::: Dataset section :::

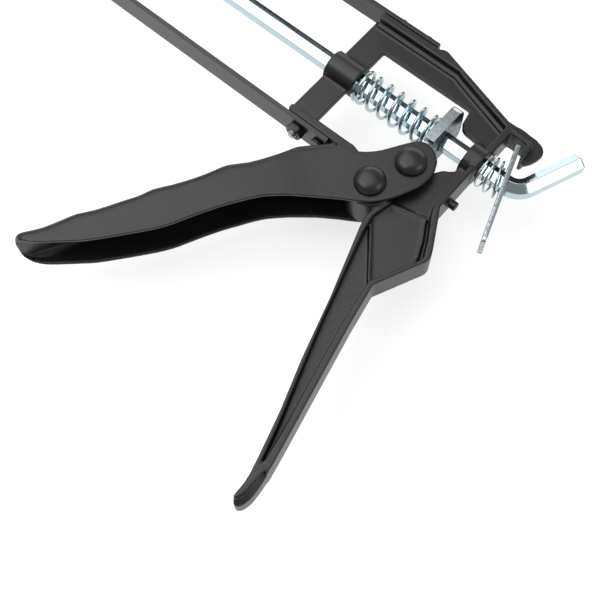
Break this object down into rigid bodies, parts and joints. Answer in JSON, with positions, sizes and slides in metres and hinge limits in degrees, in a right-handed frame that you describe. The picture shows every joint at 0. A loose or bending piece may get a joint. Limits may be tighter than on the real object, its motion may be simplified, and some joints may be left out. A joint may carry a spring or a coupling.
{
  "type": "caulking gun",
  "caption": "Skeleton caulking gun: cast frame and handle, pressed trigger, twin flat straps, hex push rod with bent tail, drive plate, release lever and springs.",
  "frame": {"origin": "centre of the bounding box's base, the gun lying on its right side", "axes": "+X towards the bent tail of the push rod, along the rod; +Y towards the upper strap, the gun's top; +Z towards the gun's left side, upwards as it lies"},
  "size_m": [0.3422, 0.1968, 0.052],
  "materials": {
    "black_paint": "satin powder coat with fine grain",
    "zinc_plate": "bright bluish zinc plating",
    "grey_steel": "dull grey steel"
  },
  "bodies": {
    "frame": {"body_casting": "black_paint", "upper_strap": "black_paint", "lower_strap": "black_paint", "front_plate": "black_paint", "front_rivet_upper": "black_paint", "front_rivet_lower": "black_paint", "upper_pin_1": "black_paint", "upper_pin_2": "black_paint", "lower_stud": "grey_steel", "lower_nut": "black_paint", "lower_rivet": "black_paint", "main_spring": "zinc_plate", "release_spring": "zinc_plate"},
    "trigger": {"trigger": "black_paint", "pivot_rivet": "black_paint", "drive_rivet": "black_paint", "drive_roller": "grey_steel"},
    "drive": {"drive_plate": "zinc_plate"},
    "rod": {"push_rod": "zinc_plate", "pusher_disc": "zinc_plate", "pusher_washer": "grey_steel", "rod_nut": "grey_steel"},
    "lever": {"release_lever": "zinc_plate"}
  },
  "joints": [
    {"name": "trigger_pivot", "type": "hinge", "parent": "frame", "child": "trigger", "pos_m": [0.1139, 0.02525, 0.026], "axis": [0, 0, 1], "range_deg": [0, 30], "stiffness_Nm_per_rad": 0.54, "springref_deg": -17.19},
    {"name": "drive_slide", "type": "slide", "parent": "frame", "child": "drive", "axis": [-1, 0, 0], "range_m": [0, 0.0095], "deforming": ["main_spring"]},
    {"name": "rod_slide", "type": "slide", "parent": "frame", "child": "rod", "axis": [1, 0, 0], "range_m": [0, 0.2]},
    {"name": "lever_pivot", "type": "hinge", "parent": "frame", "child": "lever", "pos_m": [0.1465, 0.07655, 0.026], "axis": [0, 0, -1], "range_deg": [0, 15], "stiffness_Nm_per_rad": 0.06, "springref_deg": -17.19, "deforming": ["release_spring"]}
  ],
  "couplings": [
    {"joint": "drive_slide", "follows": "trigger_pivot", "m_per_rad": 0.0174}
  ]
}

:::

Your task is to quote all of the data word for word.

_Answer for this exercise_.
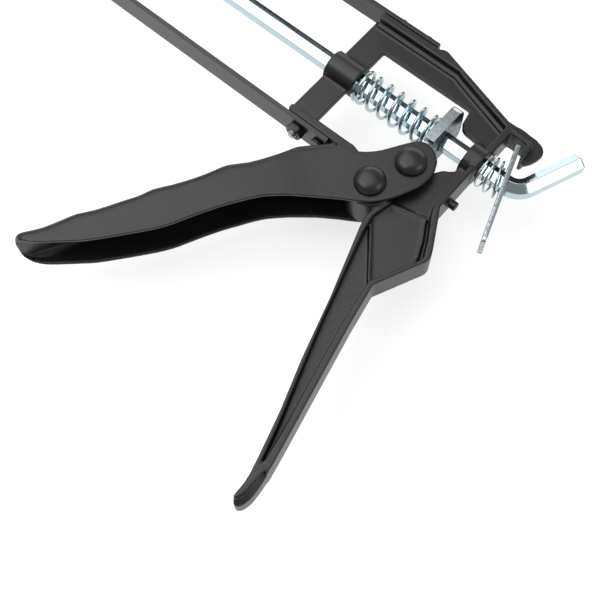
Break this object down into rigid bodies, parts and joints. Answer in JSON, with positions, sizes and slides in metres and hinge limits in degrees, in a right-handed frame that you describe. The picture shows every joint at 0. A loose or bending piece may get a joint. Limits may be tighter than on the real object, its motion may be simplified, and some joints may be left out. A joint may carry a spring or a coupling.
{
  "type": "caulking gun",
  "caption": "Skeleton caulking gun: cast frame and handle, pressed trigger, twin flat straps, hex push rod with bent tail, drive plate, release lever and springs.",
  "frame": {"origin": "centre of the bounding box's base, the gun lying on its right side", "axes": "+X towards the bent tail of the push rod, along the rod; +Y towards the upper strap, the gun's top; +Z towards the gun's left side, upwards as it lies"},
  "size_m": [0.3422, 0.1968, 0.052],
  "materials": {
    "black_paint": "satin powder coat with fine grain",
    "zinc_plate": "bright bluish zinc plating",
    "grey_steel": "dull grey steel"
  },
  "bodies": {
    "frame": {"body_casting": "black_paint", "upper_strap": "black_paint", "lower_strap": "black_paint", "front_plate": "black_paint", "front_rivet_upper": "black_paint", "front_rivet_lower": "black_paint", "upper_pin_1": "black_paint", "upper_pin_2": "black_paint", "lower_stud": "grey_steel", "lower_nut": "black_paint", "lower_rivet": "black_paint", "main_spring": "zinc_plate", "release_spring": "zinc_plate"},
    "trigger": {"trigger": "black_paint", "pivot_rivet": "black_paint", "drive_rivet": "black_paint", "drive_roller": "grey_steel"},
    "drive": {"drive_plate": "zinc_plate"},
    "rod": {"push_rod": "zinc_plate", "pusher_disc": "zinc_plate", "pusher_washer": "grey_steel", "rod_nut": "grey_steel"},
    "lever": {"release_lever": "zinc_plate"}
  },
  "joints": [
    {"name": "trigger_pivot", "type": "hinge", "parent": "frame", "child": "trigger", "pos_m": [0.1139, 0.02525, 0.026], "axis": [0, 0, 1], "range_deg": [0, 30], "stiffness_Nm_per_rad": 0.54, "springref_deg": -17.19},
    {"name": "drive_slide", "type": "slide", "parent": "frame", "child": "drive", "axis": [-1, 0, 0], "range_m": [0, 0.0095], "deforming": ["main_spring"]},
    {"name": "rod_slide", "type": "slide", "parent": "frame", "child": "rod", "axis": [1, 0, 0], "range_m": [0, 0.2]},
    {"name": "lever_pivot", "type": "hinge", "parent": "frame", "child": "lever", "pos_m": [0.1465, 0.07655, 0.026], "axis": [0, 0, -1], "range_deg": [0, 15], "stiffness_Nm_per_rad": 0.06, "springref_deg": -17.19, "deforming": ["release_spring"]}
  ],
  "couplings": [
    {"joint": "drive_slide", "follows": "trigger_pivot", "m_per_rad": 0.0174}
  ]
}